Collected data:
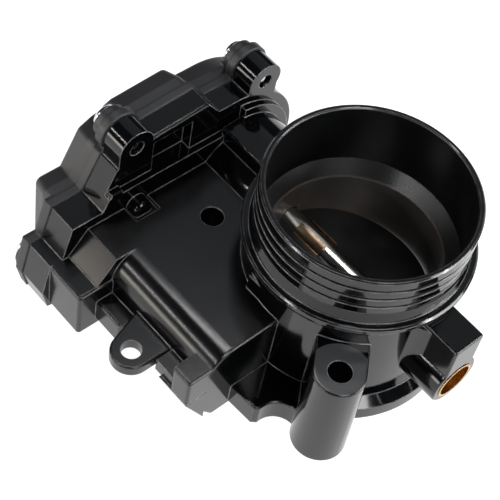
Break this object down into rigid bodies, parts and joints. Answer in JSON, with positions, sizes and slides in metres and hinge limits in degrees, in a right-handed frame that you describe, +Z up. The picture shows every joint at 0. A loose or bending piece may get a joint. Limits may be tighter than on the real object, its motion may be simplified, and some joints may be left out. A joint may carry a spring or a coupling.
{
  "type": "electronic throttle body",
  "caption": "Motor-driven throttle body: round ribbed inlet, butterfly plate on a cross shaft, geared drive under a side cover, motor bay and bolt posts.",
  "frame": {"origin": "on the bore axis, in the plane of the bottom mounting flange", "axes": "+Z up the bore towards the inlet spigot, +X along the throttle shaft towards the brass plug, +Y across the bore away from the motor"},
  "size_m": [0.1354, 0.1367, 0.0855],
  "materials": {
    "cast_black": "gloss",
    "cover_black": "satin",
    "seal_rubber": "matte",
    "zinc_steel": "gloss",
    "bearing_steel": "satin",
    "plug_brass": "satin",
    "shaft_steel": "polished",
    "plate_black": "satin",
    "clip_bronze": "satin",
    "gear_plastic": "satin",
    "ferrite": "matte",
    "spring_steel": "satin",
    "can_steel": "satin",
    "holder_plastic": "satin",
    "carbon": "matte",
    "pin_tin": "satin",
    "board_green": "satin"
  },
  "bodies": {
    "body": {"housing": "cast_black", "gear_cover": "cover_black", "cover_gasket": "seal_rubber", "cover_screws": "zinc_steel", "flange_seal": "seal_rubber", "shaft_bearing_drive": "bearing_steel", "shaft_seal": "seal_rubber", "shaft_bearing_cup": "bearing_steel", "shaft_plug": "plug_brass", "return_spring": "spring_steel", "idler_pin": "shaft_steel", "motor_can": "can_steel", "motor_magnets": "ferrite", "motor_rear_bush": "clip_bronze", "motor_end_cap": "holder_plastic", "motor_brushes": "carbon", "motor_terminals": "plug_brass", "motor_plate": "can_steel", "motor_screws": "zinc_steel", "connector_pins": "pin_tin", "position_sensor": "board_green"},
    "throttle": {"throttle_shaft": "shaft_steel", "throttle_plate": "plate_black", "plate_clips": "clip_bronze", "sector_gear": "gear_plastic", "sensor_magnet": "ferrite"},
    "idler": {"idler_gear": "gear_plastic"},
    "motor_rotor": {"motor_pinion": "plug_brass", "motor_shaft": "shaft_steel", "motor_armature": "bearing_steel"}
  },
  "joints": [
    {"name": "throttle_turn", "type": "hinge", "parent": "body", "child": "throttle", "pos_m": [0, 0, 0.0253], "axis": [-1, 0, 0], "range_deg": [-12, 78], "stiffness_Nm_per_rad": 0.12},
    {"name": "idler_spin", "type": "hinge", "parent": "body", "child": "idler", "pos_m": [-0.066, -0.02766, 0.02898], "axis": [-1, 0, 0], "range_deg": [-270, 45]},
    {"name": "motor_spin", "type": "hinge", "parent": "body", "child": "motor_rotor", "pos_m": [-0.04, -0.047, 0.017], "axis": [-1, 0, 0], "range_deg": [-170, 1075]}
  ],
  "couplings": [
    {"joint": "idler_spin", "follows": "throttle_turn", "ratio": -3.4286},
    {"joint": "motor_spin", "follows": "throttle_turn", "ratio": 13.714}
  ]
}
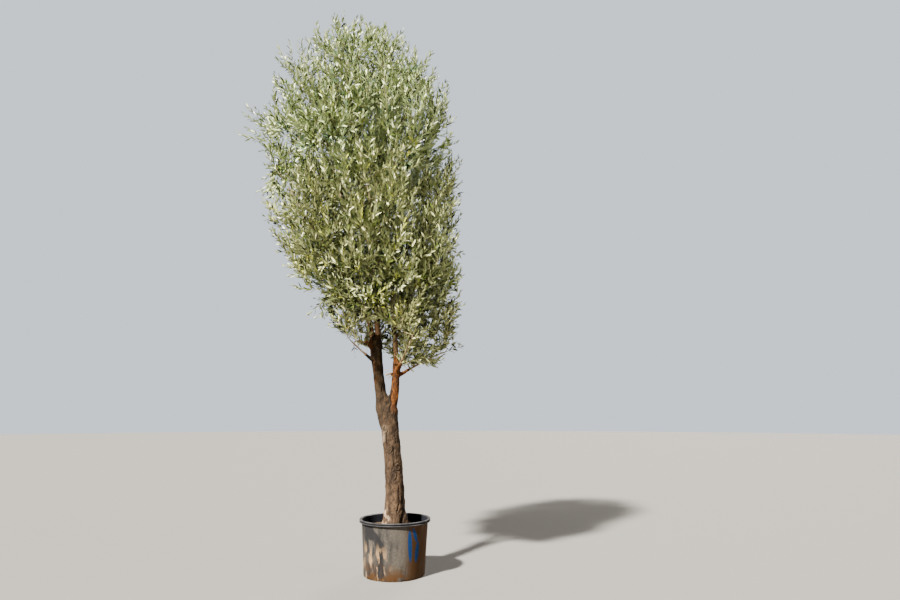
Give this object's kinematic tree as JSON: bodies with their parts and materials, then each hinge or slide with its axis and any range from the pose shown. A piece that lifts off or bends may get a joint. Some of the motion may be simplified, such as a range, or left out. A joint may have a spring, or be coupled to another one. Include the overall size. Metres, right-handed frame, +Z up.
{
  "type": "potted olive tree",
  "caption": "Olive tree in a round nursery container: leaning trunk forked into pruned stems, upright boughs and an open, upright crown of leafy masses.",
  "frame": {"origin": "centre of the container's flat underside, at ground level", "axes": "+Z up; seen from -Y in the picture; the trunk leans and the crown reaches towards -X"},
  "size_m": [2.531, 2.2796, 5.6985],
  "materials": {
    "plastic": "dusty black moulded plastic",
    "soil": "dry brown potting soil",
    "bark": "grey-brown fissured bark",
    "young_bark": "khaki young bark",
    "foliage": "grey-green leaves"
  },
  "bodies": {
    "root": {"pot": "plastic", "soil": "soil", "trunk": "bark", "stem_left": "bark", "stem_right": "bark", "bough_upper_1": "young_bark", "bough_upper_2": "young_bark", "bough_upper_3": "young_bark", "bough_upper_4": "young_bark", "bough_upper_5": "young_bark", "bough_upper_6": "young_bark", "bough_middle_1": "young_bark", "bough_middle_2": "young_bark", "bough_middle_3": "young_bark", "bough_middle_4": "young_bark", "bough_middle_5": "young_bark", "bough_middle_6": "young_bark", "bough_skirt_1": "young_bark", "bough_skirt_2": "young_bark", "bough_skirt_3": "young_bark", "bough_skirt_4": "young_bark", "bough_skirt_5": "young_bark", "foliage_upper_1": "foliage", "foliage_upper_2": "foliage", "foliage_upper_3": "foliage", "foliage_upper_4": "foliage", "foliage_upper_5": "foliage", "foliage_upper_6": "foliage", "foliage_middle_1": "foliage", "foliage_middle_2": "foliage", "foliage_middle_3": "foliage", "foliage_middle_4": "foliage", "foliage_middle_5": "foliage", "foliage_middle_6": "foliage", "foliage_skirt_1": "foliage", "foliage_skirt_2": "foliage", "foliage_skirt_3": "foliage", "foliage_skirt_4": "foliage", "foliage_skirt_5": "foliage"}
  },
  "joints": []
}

**WORK TO COMPLETE**
Write out every line of the records exactly.

**OUTPUT FOR THIS EXERCISE**
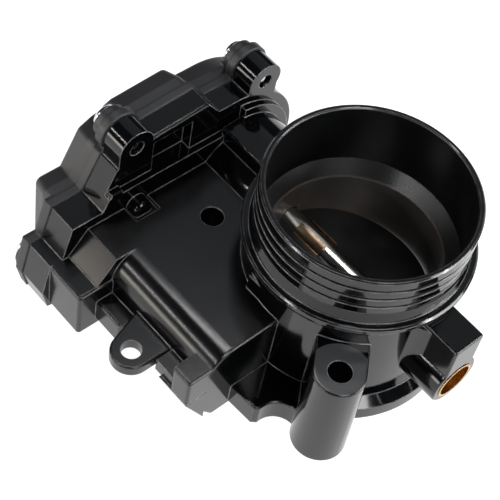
Break this object down into rigid bodies, parts and joints. Answer in JSON, with positions, sizes and slides in metres and hinge limits in degrees, in a right-handed frame that you describe, +Z up. The picture shows every joint at 0. A loose or bending piece may get a joint. Limits may be tighter than on the real object, its motion may be simplified, and some joints may be left out. A joint may carry a spring or a coupling.
{
  "type": "electronic throttle body",
  "caption": "Motor-driven throttle body: round ribbed inlet, butterfly plate on a cross shaft, geared drive under a side cover, motor bay and bolt posts.",
  "frame": {"origin": "on the bore axis, in the plane of the bottom mounting flange", "axes": "+Z up the bore towards the inlet spigot, +X along the throttle shaft towards the brass plug, +Y across the bore away from the motor"},
  "size_m": [0.1354, 0.1367, 0.0855],
  "materials": {
    "cast_black": "gloss",
    "cover_black": "satin",
    "seal_rubber": "matte",
    "zinc_steel": "gloss",
    "bearing_steel": "satin",
    "plug_brass": "satin",
    "shaft_steel": "polished",
    "plate_black": "satin",
    "clip_bronze": "satin",
    "gear_plastic": "satin",
    "ferrite": "matte",
    "spring_steel": "satin",
    "can_steel": "satin",
    "holder_plastic": "satin",
    "carbon": "matte",
    "pin_tin": "satin",
    "board_green": "satin"
  },
  "bodies": {
    "body": {"housing": "cast_black", "gear_cover": "cover_black", "cover_gasket": "seal_rubber", "cover_screws": "zinc_steel", "flange_seal": "seal_rubber", "shaft_bearing_drive": "bearing_steel", "shaft_seal": "seal_rubber", "shaft_bearing_cup": "bearing_steel", "shaft_plug": "plug_brass", "return_spring": "spring_steel", "idler_pin": "shaft_steel", "motor_can": "can_steel", "motor_magnets": "ferrite", "motor_rear_bush": "clip_bronze", "motor_end_cap": "holder_plastic", "motor_brushes": "carbon", "motor_terminals": "plug_brass", "motor_plate": "can_steel", "motor_screws": "zinc_steel", "connector_pins": "pin_tin", "position_sensor": "board_green"},
    "throttle": {"throttle_shaft": "shaft_steel", "throttle_plate": "plate_black", "plate_clips": "clip_bronze", "sector_gear": "gear_plastic", "sensor_magnet": "ferrite"},
    "idler": {"idler_gear": "gear_plastic"},
    "motor_rotor": {"motor_pinion": "plug_brass", "motor_shaft": "shaft_steel", "motor_armature": "bearing_steel"}
  },
  "joints": [
    {"name": "throttle_turn", "type": "hinge", "parent": "body", "child": "throttle", "pos_m": [0, 0, 0.0253], "axis": [-1, 0, 0], "range_deg": [-12, 78], "stiffness_Nm_per_rad": 0.12},
    {"name": "idler_spin", "type": "hinge", "parent": "body", "child": "idler", "pos_m": [-0.066, -0.02766, 0.02898], "axis": [-1, 0, 0], "range_deg": [-270, 45]},
    {"name": "motor_spin", "type": "hinge", "parent": "body", "child": "motor_rotor", "pos_m": [-0.04, -0.047, 0.017], "axis": [-1, 0, 0], "range_deg": [-170, 1075]}
  ],
  "couplings": [
    {"joint": "idler_spin", "follows": "throttle_turn", "ratio": -3.4286},
    {"joint": "motor_spin", "follows": "throttle_turn", "ratio": 13.714}
  ]
}
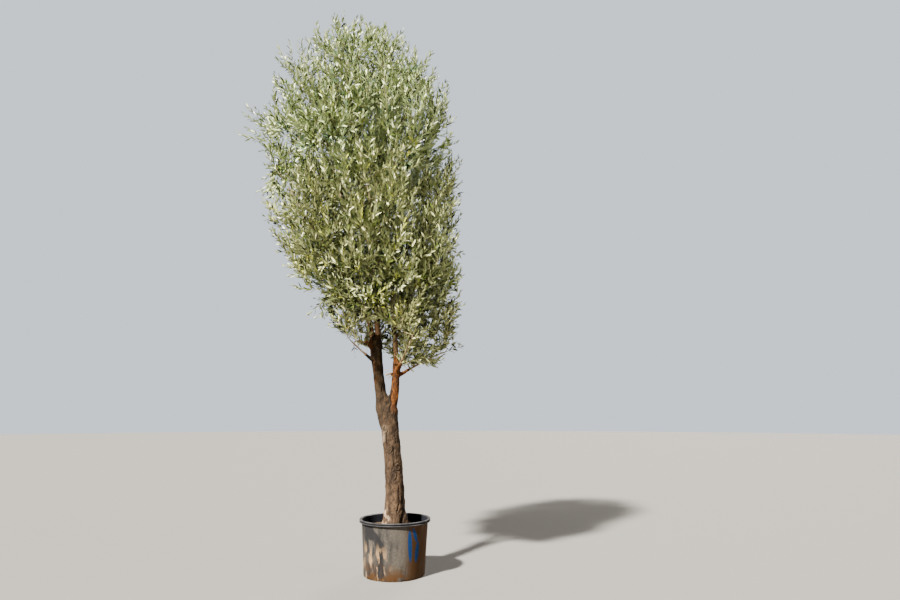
Give this object's kinematic tree as JSON: bodies with their parts and materials, then each hinge or slide with its axis and any range from the pose shown. A piece that lifts off or bends may get a joint. Some of the motion may be simplified, such as a range, or left out. A joint may have a spring, or be coupled to another one. Include the overall size. Metres, right-handed frame, +Z up.
{
  "type": "potted olive tree",
  "caption": "Olive tree in a round nursery container: leaning trunk forked into pruned stems, upright boughs and an open, upright crown of leafy masses.",
  "frame": {"origin": "centre of the container's flat underside, at ground level", "axes": "+Z up; seen from -Y in the picture; the trunk leans and the crown reaches towards -X"},
  "size_m": [2.531, 2.2796, 5.6985],
  "materials": {
    "plastic": "dusty black moulded plastic",
    "soil": "dry brown potting soil",
    "bark": "grey-brown fissured bark",
    "young_bark": "khaki young bark",
    "foliage": "grey-green leaves"
  },
  "bodies": {
    "root": {"pot": "plastic", "soil": "soil", "trunk": "bark", "stem_left": "bark", "stem_right": "bark", "bough_upper_1": "young_bark", "bough_upper_2": "young_bark", "bough_upper_3": "young_bark", "bough_upper_4": "young_bark", "bough_upper_5": "young_bark", "bough_upper_6": "young_bark", "bough_middle_1": "young_bark", "bough_middle_2": "young_bark", "bough_middle_3": "young_bark", "bough_middle_4": "young_bark", "bough_middle_5": "young_bark", "bough_middle_6": "young_bark", "bough_skirt_1": "young_bark", "bough_skirt_2": "young_bark", "bough_skirt_3": "young_bark", "bough_skirt_4": "young_bark", "bough_skirt_5": "young_bark", "foliage_upper_1": "foliage", "foliage_upper_2": "foliage", "foliage_upper_3": "foliage", "foliage_upper_4": "foliage", "foliage_upper_5": "foliage", "foliage_upper_6": "foliage", "foliage_middle_1": "foliage", "foliage_middle_2": "foliage", "foliage_middle_3": "foliage", "foliage_middle_4": "foliage", "foliage_middle_5": "foliage", "foliage_middle_6": "foliage", "foliage_skirt_1": "foliage", "foliage_skirt_2": "foliage", "foliage_skirt_3": "foliage", "foliage_skirt_4": "foliage", "foliage_skirt_5": "foliage"}
  },
  "joints": []
}